Despite the inconvenience, it's easy to see that these lovers could be happy anywhere. That is until Victor Velasco enters the action. Victor is a charismatic adventure seeker. He lives a thoroughly unconventional life in the attic above the Bratters. His insatiable appetite for the exotic and Corie's indefatigable energy cause a rift between the newlyweds.

What makes this comedy so funny are the situations in which this couple continually finds itself in. First Corie offers the telephone man who is installing the phone a glass of water. However, nothing has arrived yet, so there are no glasses. Next, her mother arrives unexpectedly, and to Corie's dismay, her husband has to work through their first night in the apartment.

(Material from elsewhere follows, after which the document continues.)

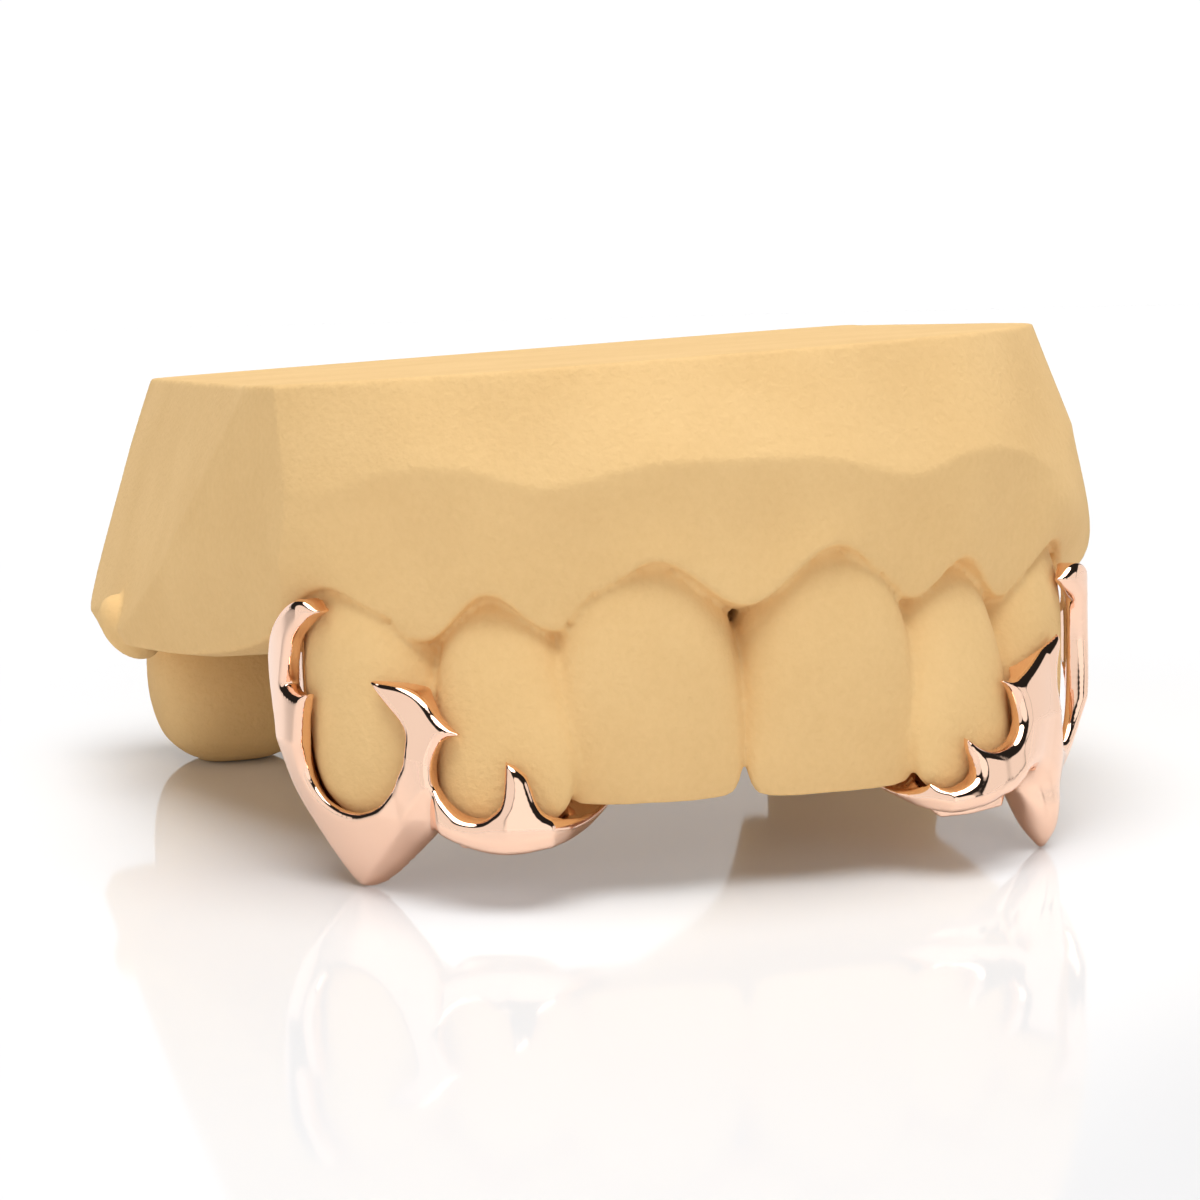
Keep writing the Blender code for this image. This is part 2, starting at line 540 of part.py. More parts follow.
def left_fang():
    turn = math.radians(LEFT_FANG_TURN)
    along = (math.cos(turn), math.sin(turn))
    across = (-math.sin(turn), math.cos(turn))
    rings = []
    for z, x, y, half_l, half_d in reversed(LEFT_FANG):
        x, y, z = in_mm((x, y, z))
        half_l, half_d = half_l * HALF_WIDTH, half_d * HALF_WIDTH
        ring = []
        for i in range(RING_POINTS):
            a = 2 * math.pi * i / RING_POINTS
            u, v = half_l * math.cos(a), half_d * math.sin(a)
            ring.append((x + along[0] * u + across[0] * v, y + along[1] * u + across[1] * v, z))
        rings.append(ring)
    return loft("fang", rings)


def front_block(side):
    """Everything in front of the lingual cups, following the arch line."""
    lengths = np.linspace(*FRONT_BLOCK_RUN, FRONT_BLOCK_STEPS) * ARCH_RUN[side]
    rings = []
    for share in FRONT_BLOCK_HEIGHTS:
        height = share * HEIGHT
        outer = [arch_point(length, height, -FRONT_BLOCK_OUT, side) for length in lengths]
        inner = [arch_point(length, height, FRONT_CUT, side) for length in reversed(lengths)]
        ring = outer + inner
        rings.append(ring if side > 0 else list(reversed(ring)))
    return loft("front_block", rings)


def cap(name, outline, side, word):
    """One fang cap: ornament plate, fang point and lingual cups, with the cast cut out of it."""
    own = [t for t in TEETH if t[0] in ("lateral_" + word[0], "canine_" + word[0])]
    body = loft(name, tooth_rings(own[0], FIT_GAP + CUP_WALL, CUP_TOP_Z))
    combine(body, loft("canine_cup", tooth_rings(own[1], FIT_GAP + CUP_WALL, CUP_TOP_Z)), "UNION")
    combine(body, front_block(side), "DIFFERENCE")
    combine(body, plate("plate", outline, side), "UNION")
    if side > 0:
        combine(body, left_fang(), "UNION")
    near = [t for t in TEETH if t[0].endswith("_" + word[0]) and t[1] != "molar"]
    for tooth in near:
        combine(body, loft("room_" + tooth[0], tooth_rings(tooth, FIT_GAP)), "DIFFERENCE")
    combine(body, cast_body("gum_room", FIT_GAP), "DIFFERENCE")
    return body


def centre_on_floor(pieces):
    """Move all pieces together so the origin is the middle of their box, on the floor."""
    corners = np.array([vertex.co for piece in pieces for vertex in piece.data.vertices])
    low, high = corners.min(axis=0), corners.max(axis=0)
    move = Vector((-(low[0] + high[0]) / 2, -(low[1] + high[1]) / 2, -low[2]))
    for piece in pieces:
        piece.data.transform(Matrix.Translation(move))


def main():
    clear_scene()
    cast = cast_body("tooth_cast")
    for point, normal in SIDE_CUTS:
        combine(cast, side_cut(point, normal), "DIFFERENCE")
    combine(cast, palate_hollow(), "DIFFERENCE")
    for tooth in TEETH:
        combine(cast, loft(tooth[0], tooth_rings(tooth)), "UNION")
    combine(cast, nodule(), "UNION")
    right = cap("right_fang_cap", RIGHT_PLATE, -1, "right")
    left = cap("left_fang_cap", LEFT_PLATE, 1, "left")
    as_piece(cast, paint("cast_stone", (0.76, 0.55, 0.30), 0.0, 0.85))
    as_piece(right, paint("rose_gold_right", (0.90, 0.60, 0.48), 1.0, 0.08))
    as_piece(left, paint("rose_gold_left", (0.90, 0.60, 0.48), 1.0, 0.08))
    centre_on_floor([cast, right, left])


main()
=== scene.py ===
"""Looks of two fang caps on a stone tooth cast: fine surfaces, stone, rose gold, studio."""
import math

import bmesh
import bpy
import numpy as np
import openvdb
from mathutils import Matrix, Vector

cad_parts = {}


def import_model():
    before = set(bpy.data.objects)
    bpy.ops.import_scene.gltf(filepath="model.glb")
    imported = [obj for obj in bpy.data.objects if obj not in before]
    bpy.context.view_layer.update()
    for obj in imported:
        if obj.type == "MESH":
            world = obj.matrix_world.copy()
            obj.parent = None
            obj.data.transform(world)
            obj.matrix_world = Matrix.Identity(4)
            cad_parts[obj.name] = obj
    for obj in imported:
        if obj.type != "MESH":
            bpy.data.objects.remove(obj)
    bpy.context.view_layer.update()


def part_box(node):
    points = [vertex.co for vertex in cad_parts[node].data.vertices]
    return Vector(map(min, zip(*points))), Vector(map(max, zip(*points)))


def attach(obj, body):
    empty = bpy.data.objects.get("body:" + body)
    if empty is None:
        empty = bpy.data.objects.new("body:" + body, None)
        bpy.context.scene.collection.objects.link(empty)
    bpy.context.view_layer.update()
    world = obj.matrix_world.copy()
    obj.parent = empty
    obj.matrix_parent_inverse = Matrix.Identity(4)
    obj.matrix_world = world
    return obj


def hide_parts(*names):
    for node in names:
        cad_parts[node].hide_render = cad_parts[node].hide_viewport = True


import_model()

MM = 0.001

# driving dimensions, mm
HALF_WIDTH = 25.0           # cast, midline to side
LENGTH = 50.0               # cast, front to back
HEIGHT = 25.0               # cast, floor to the front of its trimmed top
FIT_GAP = 0.30              # clearance between cap and cast
PLATE_DEPTH = 2.6           # plate depth before the teeth are cut out of it
PLATE_EDGE = 0.35           # least thickness of its edges
FRONT_CUT = 1.7             # depth at which the lingual cup starts
CUP_WALL = 1.15             # lingual wall thickness
CUP_FLOOR = 0.70            # thickness under the incisal edges
CUP_TOP_Z = 0.328 * HEIGHT  # top of the lingual wall
EDGE_ROUND = 0.12           # rounding under each biting edge

# how the plates lean over the teeth, and how their wings tuck in
LEAN = 0.28                 # backward lean of labial faces above LEAN_Z
LEAN_Z = 0.16 * HEIGHT
LEAST_LEAN = 0.15           # share of the lean that is left where it has faded out
LEAN_FADE = (0.54, 0.75)    # shares of the arch run over which it fades out
LEAN_PASSES = 3             # rounds in which arch length and lean settle
POINT_LEAN = 0.30           # inward lean of the plate below POINT_LEAN_Z, towards the fang point
POINT_LEAN_Z = 0.28 * HEIGHT
POINT_LEAN_FROM = (0.44, 0.54)      # shares of the run over which it sets in
TAIL_START = 0.294          # share of the run where a wing starts to pass behind the centrals
TAIL_TUCK = 0.95            # inward shift per mm of arch length from there

# trimmed top of the cast and lean of the crowns
TOP_Z = 1.016 * HEIGHT      # height of the trimmed top at the middle
TOP_TILT_X = 0.05
TOP_TILT_Y = -0.012
CROWN_MIDDLE_Z = 0.28 * HEIGHT      # height from which the crowns lean and slant
CROWN_LEAN_STOP = 0.12 * HEIGHT     # and how far below it they still lean

# the arch frame has its origin between the centrals, on the floor; this is where the cast's
# left side and its back lie in it
CAST_SIDE_X = 28.252
CAST_BACK_Y = 51.435

# line of the plates' outer face in plan: y as share of LENGTH, x of HALF_WIDTH on the wearer's
# right and on the left
ARCH_LINE = [
    (-0.012, 0.0, 0.0), (-0.014, 0.24, 0.24), (-0.014, 0.36, 0.36), (-0.008, 0.47, 0.47),
    (0.009, 0.54, 0.54), (0.034, 0.62, 0.62), (0.068, 0.696, 0.696), (0.108, 0.76, 0.764),
    (0.14, 0.8, 0.812), (0.172, 0.828, 0.844), (0.212, 0.848, 0.872), (0.26, 0.856, 0.888),
    (0.34, 0.86, 0.9),
]

# crowns: name, kind, x, y of the labial face, turn deg, width, depth, edge z, neck z, lean, slant;
# x and width are shares of HALF_WIDTH, y and depth of LENGTH, heights of HEIGHT
TEETH = [
    ("central_r", "central", -0.182, 0.003, 4.0, 0.356, 0.144, 0.182, 0.644, 0.02, 0.0),
    ("central_l", "central", 0.182, 0.003, -4.0, 0.36, 0.144, 0.178, 0.652, 0.02, 0.0),
    ("lateral_r", "lateral", -0.472, 0.028, 25.0, 0.28, 0.124, 0.15, 0.564, 0.23, 0.1),
    ("lateral_l", "lateral", 0.476, 0.03, -25.0, 0.288, 0.124, 0.154, 0.608, 0.23, 0.1),
    ("canine_r", "canine", -0.72, 0.126, 50.0, 0.344, 0.164, 0.128, 0.584, 0.05, 0.25),
    ("canine_l", "canine", 0.72, 0.124, -50.0, 0.344, 0.164, 0.128, 0.6, 0.05, 0.25),
    ("molar_r", "molar", -1.016, 0.86, 84.0, 0.4, 0.22, 0.0048, 0.344, -0.06, 0.0),
    ("molar_l", "molar", 1.016, 0.86, -84.0, 0.4, 0.22, 0.0048, 0.344, -0.06, 0.0),
]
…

That Paul promises to make it up to his wife proves his undoing since Corie decides to invite Victor and her mother along on a trip to an exotic restaurant.

There are a lot of laughs in this production, well directed by Tom Libonate who also designed the sound and outstanding set.

Jessica Alex is a feisty Corie, as attractive as she is energetic. Daniel Willey plays Paul and is well cast as the young lawyer. M.J. Hartell takes on the character of Mrs. Banks, Corie's mother. Hartell delivers one of the most memorable performances of the night.

She is most convincing when she's out of breath and takes a while before she speaks at a normal pace.

Kevin Sosbe is the flamboyant neighbor who lives life to the fullest, but doesn't come across as the womanizer Paul would be wary of. Delivering surprise performances are Jonathan Ross as the telephone man and Jeff Savage as the furniture delivery man.

Overall, "Barefoot in the Park" is fairly well done by this New Milford cast.